Current multifamily owners are not blind to this situation, with many quoting Trading Places..."Sell Mortimer, Sell!" Last quarter (Q4 2021) was one of the highest volume of properties for sale compared to any other previous Q4. The start of 2022 does not show any signs of slowing down so one may be wondering who is buying? It goes without saying, but will anyway, you can find a good deal in any market condition. However, the volume of deals, that are overpriced and still selling, are cause for a further look. And one thing you will find is the increased presence of 1031s.


The origination of 1031s was based on a concept that reinvesting gains into another like kind asset, means that those gains were never really realized. Coupled with the government's desire to keep money in real estate, the birth of 1031s for real estate investors allow gains to be rolled into another investment and defer the tax hit on the original investment. So how does this impact the current multifamily pricing? Answer: more sales equals more 1031 opportunities. Here is just one example- a couple of weeks ago I was speaking to an investor who was looking to 1031. He was willing to overpay by $2m dollars as otherwise his tax hit would cost him $3m!!


When extrapolating this across the volume of transactions that are/have occurred over the past several months, it is very evident that interest rates aren't the only component impacting pricing. 1031 exchanges might not be what is grabbing headlines but it certainly is impacting multifamily pricing, and in turn, compressing cap rates even further.


And then there is this.


Approximately 4,300 apartments ($148.9 BILLION) traded hands in Q4 2021. This marked the largest quarter of transactions in a little over 20 years (73% higher than the previous peak which was Q3 2021). Thus, it is no wonder there is so much attention on multifamily. Like anything, there are multiple factors impacting the allure to this sector. Thus, interest rates, cap rates and 1031s, aren't the only factors impacting the industry; inflation, idle money and foreign capital are also major contributors to this story.


Outside of the multifamily sector, the topic of inflation is on everyone's minds. Predictions may vary, but the fact remains it is here, and it is here to stay. Making matters worse is the recent rise in oil prices. Specifically, every $10 per barrel rise in oil prices translates to .2% increase in inflation in the US. In the end the past two years of the largest printing of capital in US history is not the only factor contributing to inflation, albeit it was a major contributor.


One major impact of the increased volume of printed money resulted in the average American having more savings than ever before, achieving a record high in April 2021 of over 32%. Typically it is mainly financially savvy individuals who know that idle money loses value; however, with all of the attention on inflation more people became attuned to this concept. Armed with this new knowledge more people than ever before not only sought out investments, but placed more capital in those opportunities.

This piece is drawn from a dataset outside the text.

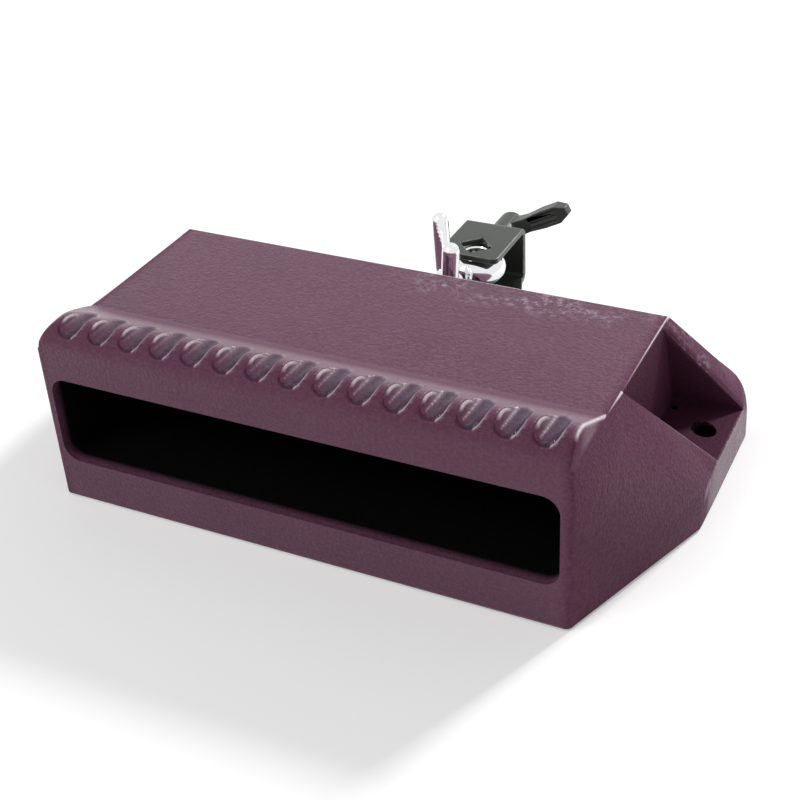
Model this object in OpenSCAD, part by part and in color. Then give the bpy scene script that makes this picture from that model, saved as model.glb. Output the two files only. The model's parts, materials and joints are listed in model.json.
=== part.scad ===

This phenomenon was not just attracting domestic investors but foreign investors as well. Foreigners recognized the increased power their capital had oftentimes due to exchange values alone. Further, as Canada continues to impose foreign investor tax (for example the 20% land transfer tax for foreign buyers in BC, and Ontario's 15% tax to foreign buyers), it is no wonder that foreign investors are only seeking out America.


These six factors are creating a perfect storm. And with every storm there tends to be fallout. It is more important than ever before to take industry standard underwriting guidelines and throw them out the window. Why? Because we are not in an industry standard period. 


One example that should be discarded is the cap rate expansion when it comes to the hold period. The traditional school of thought is to increase your going in cap rate by 10 bps per year held. This belief is going to catch a lot of people in years to come when they exit, as a lot of the current going in cap rates are falsely represented. The major reason groups are resistant to changing this practice is because their offers become less competitive, and thus they acquire less deals. Savvy investors know that your ability to exit is as important, if not more important that your ability to acquire. Focusing on accounting for a greater than a 10bps per year held, or alternatively using stable cap rates as the basis before adding the expansion will ultimately result in more opportunities to not only exit, but to exit profitably.


These are just six components  impacting the multifamily market, but there are several more. If just one of these factors were at play it would be a lot easier to operate. However, the combination of all six factors is what makes the situation more complex. And like anything, only time will tell which components had the greatest influence forever impacting the future of the multifamily landscape.

Disclaimer: The views and opinions expressed in this blog post are provided for informational purposes only, and should not be construed as an offer to buy or sell any securities or to make or consider any investment or course of action.